> **Exercise description**: Copy out all of the material, matching it word for word.

> **Data provided**:
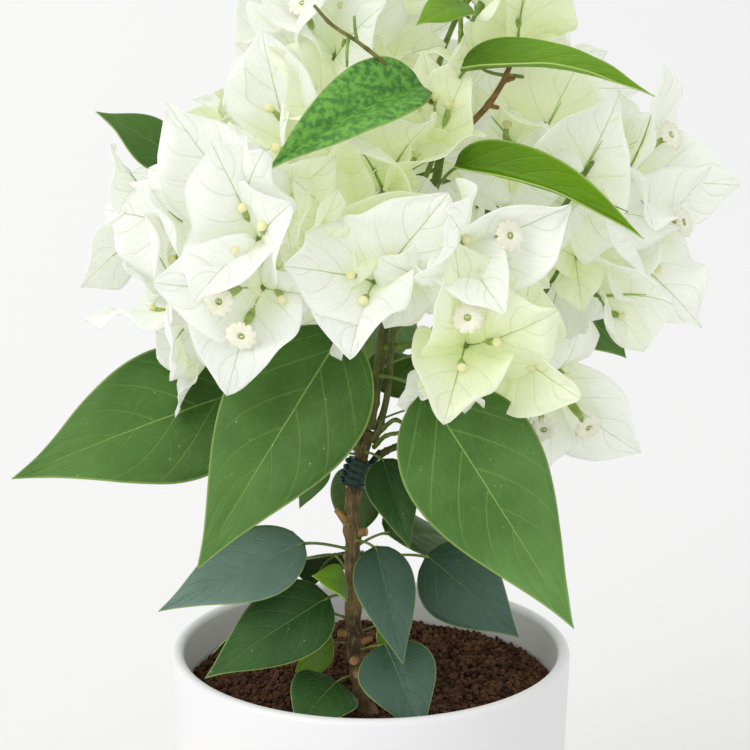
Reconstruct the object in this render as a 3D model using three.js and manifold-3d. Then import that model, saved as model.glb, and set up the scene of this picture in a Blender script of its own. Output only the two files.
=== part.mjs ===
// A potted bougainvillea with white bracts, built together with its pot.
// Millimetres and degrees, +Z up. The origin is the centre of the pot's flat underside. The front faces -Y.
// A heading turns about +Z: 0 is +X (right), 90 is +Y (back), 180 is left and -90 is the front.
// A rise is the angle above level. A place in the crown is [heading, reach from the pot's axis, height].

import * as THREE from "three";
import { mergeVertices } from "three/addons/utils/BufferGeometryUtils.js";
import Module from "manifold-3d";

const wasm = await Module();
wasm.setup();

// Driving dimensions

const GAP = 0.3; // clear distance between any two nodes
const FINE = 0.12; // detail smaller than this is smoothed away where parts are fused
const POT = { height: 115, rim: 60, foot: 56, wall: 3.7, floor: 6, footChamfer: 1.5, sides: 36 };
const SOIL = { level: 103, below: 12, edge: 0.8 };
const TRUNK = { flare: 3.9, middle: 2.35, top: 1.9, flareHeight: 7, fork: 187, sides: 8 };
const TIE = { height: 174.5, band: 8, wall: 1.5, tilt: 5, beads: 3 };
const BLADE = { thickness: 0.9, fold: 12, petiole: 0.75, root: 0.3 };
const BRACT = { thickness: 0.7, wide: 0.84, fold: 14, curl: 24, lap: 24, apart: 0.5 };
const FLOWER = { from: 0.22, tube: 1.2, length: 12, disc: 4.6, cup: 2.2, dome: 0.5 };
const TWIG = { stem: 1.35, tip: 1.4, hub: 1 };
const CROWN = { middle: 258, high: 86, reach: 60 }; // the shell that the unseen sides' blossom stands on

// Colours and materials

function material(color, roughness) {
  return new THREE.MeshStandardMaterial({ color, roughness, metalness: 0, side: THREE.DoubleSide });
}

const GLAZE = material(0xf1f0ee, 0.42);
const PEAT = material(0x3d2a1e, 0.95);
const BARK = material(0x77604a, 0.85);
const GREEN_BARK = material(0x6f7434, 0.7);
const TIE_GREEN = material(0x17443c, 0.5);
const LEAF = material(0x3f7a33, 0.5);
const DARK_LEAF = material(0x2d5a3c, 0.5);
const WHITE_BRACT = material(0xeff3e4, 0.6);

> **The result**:
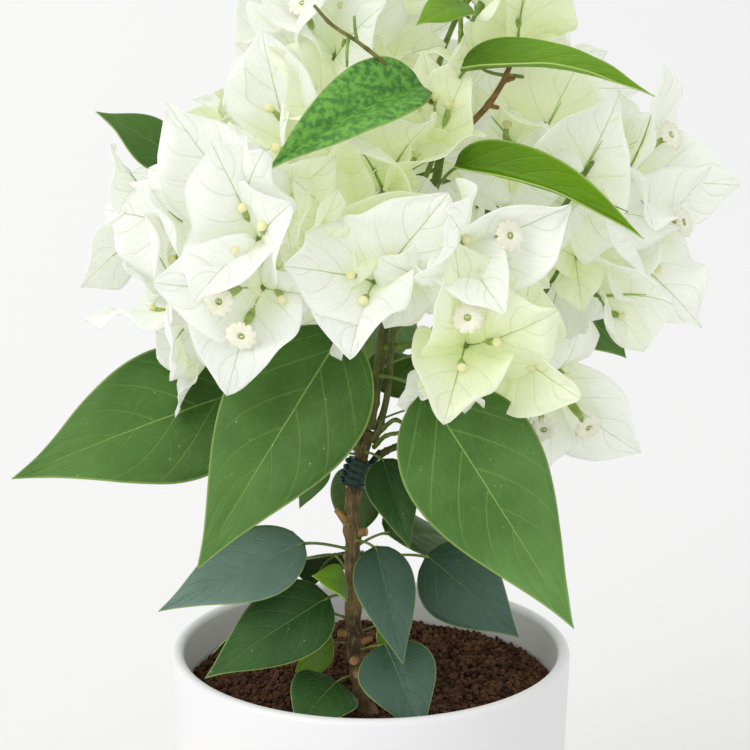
Reconstruct the object in this render as a 3D model using three.js and manifold-3d. Then import that model, saved as model.glb, and set up the scene of this picture in a Blender script of its own. Output only the two files.
=== part.mjs ===
// A potted bougainvillea with white bracts, built together with its pot.
// Millimetres and degrees, +Z up. The origin is the centre of the pot's flat underside. The front faces -Y.
// A heading turns about +Z: 0 is +X (right), 90 is +Y (back), 180 is left and -90 is the front.
// A rise is the angle above level. A place in the crown is [heading, reach from the pot's axis, height].

import * as THREE from "three";
import { mergeVertices } from "three/addons/utils/BufferGeometryUtils.js";
import Module from "manifold-3d";

const wasm = await Module();
wasm.setup();

// Driving dimensions

const GAP = 0.3; // clear distance between any two nodes
const FINE = 0.12; // detail smaller than this is smoothed away where parts are fused
const POT = { height: 115, rim: 60, foot: 56, wall: 3.7, floor: 6, footChamfer: 1.5, sides: 36 };
const SOIL = { level: 103, below: 12, edge: 0.8 };
const TRUNK = { flare: 3.9, middle: 2.35, top: 1.9, flareHeight: 7, fork: 187, sides: 8 };
const TIE = { height: 174.5, band: 8, wall: 1.5, tilt: 5, beads: 3 };
const BLADE = { thickness: 0.9, fold: 12, petiole: 0.75, root: 0.3 };
const BRACT = { thickness: 0.7, wide: 0.84, fold: 14, curl: 24, lap: 24, apart: 0.5 };
const FLOWER = { from: 0.22, tube: 1.2, length: 12, disc: 4.6, cup: 2.2, dome: 0.5 };
const TWIG = { stem: 1.35, tip: 1.4, hub: 1 };
const CROWN = { middle: 258, high: 86, reach: 60 }; // the shell that the unseen sides' blossom stands on

// Colours and materials

function material(color, roughness) {
  return new THREE.MeshStandardMaterial({ color, roughness, metalness: 0, side: THREE.DoubleSide });
}

const GLAZE = material(0xf1f0ee, 0.42);
const PEAT = material(0x3d2a1e, 0.95);
const BARK = material(0x77604a, 0.85);
const GREEN_BARK = material(0x6f7434, 0.7);
const TIE_GREEN = material(0x17443c, 0.5);
const LEAF = material(0x3f7a33, 0.5);
const DARK_LEAF = material(0x2d5a3c, 0.5);
const WHITE_BRACT = material(0xeff3e4, 0.6);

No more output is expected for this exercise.